▶ **WHAT YOU ARE ASKED TO DO**: Only the lines from the line with "PLACED = stand()" through the line with "obj.matrix_parent_inverse = Matrix.Identity(4)" should be copied, exactly as they appear, with both ends kept.
==*==
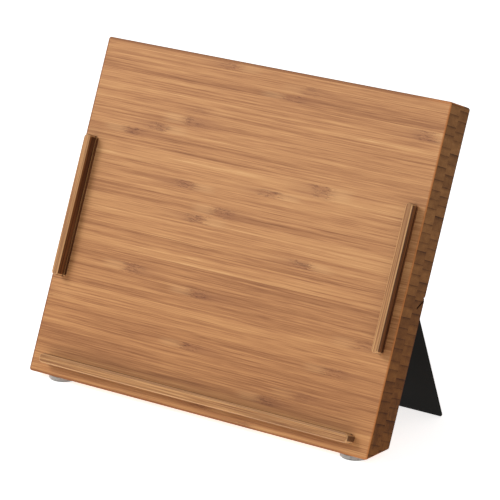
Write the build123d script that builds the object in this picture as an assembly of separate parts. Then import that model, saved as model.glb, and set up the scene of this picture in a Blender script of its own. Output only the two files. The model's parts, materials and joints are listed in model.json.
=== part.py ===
from build123d import *

import math
import os

# A slanting bamboo board that holds a photo album, a book or a tablet upright.
#
# The board is two glued bamboo plies that lean back on two silicone feet. A bent black steel
# leg is pushed into a saw kerf across the back, a ledge carries the album and two side rails
# keep it in the middle. Sizes are in millimetres and angles in degrees. X runs across the
# width, -Y is the front and +Z is up. The origin is on the table, under the middle of the
# whole stand.

# Board
WIDTH = 260.0              # across the front
SLANT_HEIGHT = 215.0       # up the front face
PLY = 10.5                 # thickness of each of the two plies
LEAN = 22.5                # how far the board leans back from upright
CORNER_R = 1.6             # rounding of the four corners, seen from the front
ARRIS_R = 0.7              # easing of the edges round the front and back faces

# Side rails and ledge, measured on the front face
PROUD = 7.8                # how far the rails and the ledge stand off the face
RAIL_WIDTH = 5.0
RAIL_INSET = 6.0           # from the board's side to the rail's foot
RAIL_SPLAY = 8.0           # the rails tip outwards, so an album drops in easily
RAIL_START = 62.0          # height of the rails' lower ends up the face
RAIL_LENGTH = 90.0
GROOVE_WIDTH = 1.0         # page groove along the inner side of each rail
GROOVE_DEPTH = 1.1
GROOVE_LIP = 1.5           # between the board's face and the groove
LEDGE_START = 7.0          # height of the ledge's underside up the face
LEDGE_HEIGHT = 6.0
LEDGE_END_GAP = 11.5       # from the board's side to the ledge's end
RAIL_END_FLAT = 0.6        # left between the roundings of a rail's end, seen from the front
LEDGE_END_FLAT = 0.4       # the same at the ledge's ends, which are almost half round
STRIP_EDGE_R = 1.1         # rounding of the strips' front edges

# Dowels that hold the strips
DOWEL_R = 1.0
DOWEL_IN_BOARD = 7.0
DOWEL_IN_STRIP = 5.0
DOWEL_END_GAP = 0.4        # glue pocket at each end
DOWEL_GLUE = 0.04          # glue film round each dowel
RAIL_DOWEL_INSET = 14.0    # from the rail's ends
LEDGE_DOWEL_INSET = 20.0   # from the ledge's ends

# Saw kerf and steel leg
KERF_HEIGHT = 99.5         # middle of the kerf's mouth, up the back face
KERF_ANGLE = 44.2          # between the kerf and the back face
KERF_PLAY = 0.1            # on each side of the steel
KERF_DEPTH = 9.2           # along the kerf, from the middle of its mouth
LEAD_IN_DEPTH = 1.1        # the kerf's upper lip is cut back this far, as a lead-in
LEAD_IN_RISE = 1.4         # and this far above the kerf's middle
SHEET = 1.0                # steel thickness
FLANGE_TIP_GAP = 0.3       # between the flange and the kerf's end
BEND_INNER_R = 1.0
PLATE_STAND_OFF = 1.05     # from the kerf's mouth to the middle of the plate
PLATE_INSET = 8.7          # from the board's side to the plate at its bend
EAR_INSET = 0.6            # from the board's side to the flange's ends
PLATE_TAPER = 3.8          # each side of the plate comes in this far on its way down
PLATE_CORNER_R = 2.0       # the plate's lower corners
EAR_CORNER_R = 1.5         # the flange's inner corners
SHEET_EDGE_R = 0.3         # deburred edges of the plate
LEVEL_CUT = 0.15           # ground off the plate's lower edge, so that the leg stands level

# Feet
FOOT_R = 9.6
FOOT_HEIGHT = 3.4
FOOT_EDGE_R = 1.0
FOOT_BACK = 10.4           # from the board's front edge to the middle of a foot
FOOT_INSET_LEFT = 20.2     # from the board's sides; the feet are stuck on by hand
FOOT_INSET_RIGHT = 15.0

THICKNESS = 2 * PLY
KERF_WIDTH = SHEET + 2 * KERF_PLAY
RAIL_END_R = (RAIL_WIDTH - RAIL_END_FLAT) / 2
LEDGE_END_R = (LEDGE_HEIGHT - LEDGE_END_FLAT) / 2
LEAN_RAD = math.radians(LEAN)
SIN, COS, TAN = math.sin(LEAN_RAD), math.cos(LEAN_RAD), math.tan(LEAN_RAD)
BEVEL = THICKNESS * TAN    # how much shorter the back face is than the front face

# The board's own plane: x across, y up the front face, z out of the front face.
BOARD = Plane(origin=(0, 0, FOOT_HEIGHT), x_dir=(1, 0, 0), z_dir=(0, -COS, SIN))

# The leg's own plane: x out of the kerf, y square to it, z across the width.
LEG_RISE = 90 - LEAN - KERF_ANGLE
LEG_RAD = math.radians(LEG_RISE)
KERF_MOUTH = BOARD.from_local_coords(Vector(0, KERF_HEIGHT, -THICKNESS))
LEG = Plane(origin=KERF_MOUTH, x_dir=(0, math.cos(LEG_RAD), math.sin(LEG_RAD)), z_dir=(1, 0, 0))


def easing(solid, corner_r, edge_r, both_faces):
    """Round the corners that join a slab's two Z faces, then the edges round those faces."""
    faces = solid.faces().sort_by(Axis.Z)
    solid = fillet(solid.edges() - faces[0].edges() - faces[-1].edges(), corner_r)
    faces = solid.faces().sort_by(Axis.Z)
    rim = faces[-1].outer_wire().edges()
    if both_faces:
        rim += faces[0].outer_wire().edges()
    return fillet(rim, edge_r)


def board_blank():
    """The glued board before any cut, in the board's plane, with a level underside."""
    side = Polyline((0, 0), (SLANT_HEIGHT, 0), (SLANT_HEIGHT, -THICKNESS), (BEVEL, -THICKNESS), close=True)
    slab = extrude(Plane.YZ * make_face(side), WIDTH / 2, both=True)
    return easing(slab, CORNER_R, ARRIS_R, both_faces=True)


def rail():
    """The right-hand rail in the board's plane: a splayed bar with a page groove inside."""
    foot = WIDTH / 2 - RAIL_INSET - RAIL_WIDTH
    slope = math.tan(math.radians(RAIL_SPLAY))
    section = Polyline((foot, 0), (foot + RAIL_WIDTH, 0), (foot + RAIL_WIDTH + PROUD * slope, PROUD),
                       (foot + PROUD * slope, PROUD), close=True)
    start = Plane(origin=(0, RAIL_START, 0), x_dir=(1, 0, 0), z_dir=(0, -1, 0))
    bar = extrude(start * make_face(section), -RAIL_LENGTH)
    bar = easing(bar, RAIL_END_R, STRIP_EDGE_R, both_faces=False)
    groove_floor = foot + (GROOVE_LIP + GROOVE_WIDTH / 2) * slope + GROOVE_DEPTH
    groove = Box(RAIL_WIDTH, 2 * RAIL_LENGTH, GROOVE_WIDTH, align=(Align.MAX, Align.CENTER, Align.MIN))
    return bar - Pos(groove_floor, RAIL_START, GROOVE_LIP) * groove


def ledge():
    """The bar along the bottom that carries the album, in the board's plane."""
    length = WIDTH - 2 * LEDGE_END_GAP
    bar = Box(length, LEDGE_HEIGHT, PROUD, align=(Align.CENTER, Align.MIN, Align.MIN))
    return easing(Pos(0, LEDGE_START, 0) * bar, LEDGE_END_R, STRIP_EDGE_R, both_faces=False)


def rail_dowel_places():
    """Two dowels in the right-hand rail, behind the bottom of its page groove."""
    x = WIDTH / 2 - RAIL_INSET - (RAIL_WIDTH - GROOVE_DEPTH) / 2 + DOWEL_R / 4
    return [(x, RAIL_START + RAIL_DOWEL_INSET), (x, RAIL_START + RAIL_LENGTH - RAIL_DOWEL_INSET)]


def ledge_dowel_places():
    """Three dowels along the ledge."""
    reach = WIDTH / 2 - LEDGE_END_GAP - LEDGE_DOWEL_INSET
    return [(x, LEDGE_START + LEDGE_HEIGHT / 2) for x in (-reach, 0, reach)]


def pegs(places, glue=0.0, end_gap=0.0):
    """A dowel at each place, half in the board and half in its strip; with gaps, the holes."""
    low, high = -DOWEL_IN_BOARD - end_gap, DOWEL_IN_STRIP + end_gap
    peg = Pos(0, 0, (low + high) / 2) * Cylinder(DOWEL_R + glue, high - low)
    return [Pos(x, y, 0) * peg for x, y in places]


def mirrored(places):
    return [(-x, y) for x, y in places]


def kerf_cutter():
    """The saw cut for the leg's flange and its lead-in, in the leg's plane, right across the board."""
    run_out = 2 * KERF_WIDTH
    slot = Rectangle(KERF_DEPTH + run_out, KERF_WIDTH, align=(Align.MIN, Align.CENTER))
    lead_in = Rectangle(LEAD_IN_DEPTH + run_out, LEAD_IN_RISE, align=(Align.MIN, Align.MIN))
    section = Pos(-KERF_DEPTH, 0) * slot + Pos(-LEAD_IN_DEPTH, 0) * lead_in
    return extrude(section, WIDTH / 2 + run_out, both=True)


def leg():
    """The bent steel sheet, in the leg's plane: a flange for the kerf and a plate to the table.

    The plate ends LEVEL_CUT too low, and stand() grinds that off level with the table.
    """
    flange_tip = FLANGE_TIP_GAP - KERF_DEPTH
    inside = PLATE_STAND_OFF - SHEET / 2       # face of the plate towards the board
    outside = inside + SHEET
    top, under = SHEET / 2, -SHEET / 2         # the flange's two faces
    bend_u, bend_w = inside - BEND_INNER_R, under - BEND_INNER_R
    slant = math.sqrt(0.5)                     # half way round the bend
    rounding = SHEET_EDGE_R * (math.sin(LEG_RAD) + math.cos(LEG_RAD) - 1)
    reach = KERF_MOUTH.Z + inside * math.sin(LEG_RAD) + rounding + LEVEL_CUT
    drop = reach / math.cos(LEG_RAD)

    outer_r = BEND_INNER_R + SHEET
    outer_mid, inner_mid = outer_r * slant, BEND_INNER_R * slant
    outline = Polyline((bend_u, under), (flange_tip, under), (flange_tip, top), (bend_u, top))
    outline += ThreePointArc((bend_u, top), (bend_u + outer_mid, bend_w + outer_mid), (outside, bend_w))
    outline += Polyline((outside, bend_w), (outside, -drop), (inside, -drop), (inside, bend_w))
    outline += ThreePointArc((inside, bend_w), (bend_u + inner_mid, bend_w + inner_mid), (bend_u, under))
    half_plate = WIDTH / 2 - PLATE_INSET
    plate = extrude(make_face(outline), half_plate + PLATE_TAPER, both=True)
    taper = math.degrees(math.asin(PLATE_TAPER / (drop + bend_w)))
    trim = Box(4 * KERF_DEPTH, 4 * drop, 4 * PLATE_TAPER, align=(Align.CENTER, Align.CENTER, Align.MIN))
    trim = Pos(0, bend_w, half_plate) * Rot(taper, 0, 0) * trim
    plate -= [trim, mirror(trim, Plane.XY)]
    plate = fillet(plate.edges().filter_by(Axis.X).sort_by(Axis.Y)[:2], PLATE_CORNER_R)
    broad = plate.faces().filter_by(Axis.X).sort_by(SortBy.AREA)[-2:]
    rims = [edge for face in broad for edge in face.outer_wire().edges() if edge.center().Y < bend_w - SHEET]
    plate = fillet(rims, SHEET_EDGE_R)
    ears = Pos(flange_tip / 2, 0, 0) * Box(-flange_tip, SHEET, WIDTH - 2 * EAR_INSET)
    ears = fillet(ears.edges().filter_by(Axis.Y).sort_by(Axis.X)[:2], EAR_CORNER_R)
    return plate + ears


def foot(x):
    """A clear silicone bumper, stuck under the board's level underside."""
    disc = Pos(x, FOOT_BACK, FOOT_HEIGHT / 2) * Cylinder(FOOT_R, FOOT_HEIGHT)
    return fillet(disc.edges().sort_by(Axis.Z)[0], FOOT_EDGE_R)


def stand():
    """Every piece in its place on the table, by name, before the origin is centred."""
    glue_line = Plane(origin=(0, 0, -PLY))
    blank = board_blank()
    front_ply = split(blank, glue_line, keep=Keep.TOP)
    back_ply = split(blank, glue_line, keep=Keep.BOTTOM)
    kerf = BOARD.location.inverse() * LEG.location * kerf_cutter()

    right_rail, bottom_ledge = rail(), ledge()
    left_rail = mirror(right_rail, Plane.YZ)
    rail_places, ledge_places = rail_dowel_places(), ledge_dowel_places()
    strips = {"rail_right": (right_rail, rail_places),
              "rail_left": (left_rail, mirrored(rail_places)),
              "ledge": (bottom_ledge, ledge_places)}
    pieces = {}
    for name, (strip, places) in strips.items():
        holes = pegs(places, DOWEL_GLUE, DOWEL_END_GAP)
        front_ply -= holes
        pieces[name] = strip - holes
        pieces[name + "_dowels"] = Compound(children=pegs(places))
    pieces["front_ply"] = front_ply
    pieces["back_ply"] = back_ply - kerf
    placed = {name: BOARD.location * piece for name, piece in pieces.items()}
    placed["leg"] = split(LEG.location * leg(), Plane.XY, keep=Keep.TOP)
    placed["foot_left"] = foot(FOOT_INSET_LEFT - WIDTH / 2)
    placed["foot_right"] = foot(WIDTH / 2 - FOOT_INSET_RIGHT)
    return placed


def centring(placed):
    """The move that puts the origin under the middle of the stand's box."""
    box = Compound(list(placed.values())).bounding_box()
    return Pos(0, -box.center().Y, -box.min.Z)


PLACED = stand()
CENTRING = centring(PLACED)
os.makedirs("parts", exist_ok=True)
for node, shape in PLACED.items():
    export_step(CENTRING * shape, f"parts/{node}.step")
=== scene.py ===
import json
import math

import bpy
from mathutils import Matrix, Vector


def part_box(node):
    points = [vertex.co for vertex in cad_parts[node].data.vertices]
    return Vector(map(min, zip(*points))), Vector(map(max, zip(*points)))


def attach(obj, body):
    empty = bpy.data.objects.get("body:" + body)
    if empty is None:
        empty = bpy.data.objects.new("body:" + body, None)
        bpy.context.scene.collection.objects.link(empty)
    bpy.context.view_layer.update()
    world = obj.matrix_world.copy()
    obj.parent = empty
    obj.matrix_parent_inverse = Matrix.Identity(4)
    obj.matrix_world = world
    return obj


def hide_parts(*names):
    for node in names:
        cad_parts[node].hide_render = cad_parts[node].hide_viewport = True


# The finish of a slanting bamboo album stand: two glued bamboo plies with their grain across
# the width, bamboo side rails and ledge, a black powder-coated steel leg and two clear
# silicone feet. Everything is in metres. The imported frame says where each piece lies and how
# large it is.

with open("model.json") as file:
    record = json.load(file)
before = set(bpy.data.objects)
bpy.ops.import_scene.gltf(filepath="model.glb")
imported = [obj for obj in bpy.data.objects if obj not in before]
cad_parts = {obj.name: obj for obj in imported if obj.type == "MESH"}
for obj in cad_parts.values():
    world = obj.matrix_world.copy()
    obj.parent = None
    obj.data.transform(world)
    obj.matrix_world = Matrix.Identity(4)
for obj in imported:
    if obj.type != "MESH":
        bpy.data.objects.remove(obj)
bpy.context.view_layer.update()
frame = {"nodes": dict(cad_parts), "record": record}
nodes = frame["nodes"]


def reach(node, start, way):
    """How far a CAD node reaches from a point in one direction."""
    return max((vertex.co - start).dot(way) for vertex in nodes[node].data.vertices)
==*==
▶ **RESULT FOR THIS TASK**:
PLACED = stand()
CENTRING = centring(PLACED)
os.makedirs("parts", exist_ok=True)
for node, shape in PLACED.items():
    export_step(CENTRING * shape, f"parts/{node}.step")
=== scene.py ===
import json
import math

import bpy
from mathutils import Matrix, Vector


def part_box(node):
    points = [vertex.co for vertex in cad_parts[node].data.vertices]
    return Vector(map(min, zip(*points))), Vector(map(max, zip(*points)))


def attach(obj, body):
    empty = bpy.data.objects.get("body:" + body)
    if empty is None:
        empty = bpy.data.objects.new("body:" + body, None)
        bpy.context.scene.collection.objects.link(empty)
    bpy.context.view_layer.update()
    world = obj.matrix_world.copy()
    obj.parent = empty
    obj.matrix_parent_inverse = Matrix.Identity(4)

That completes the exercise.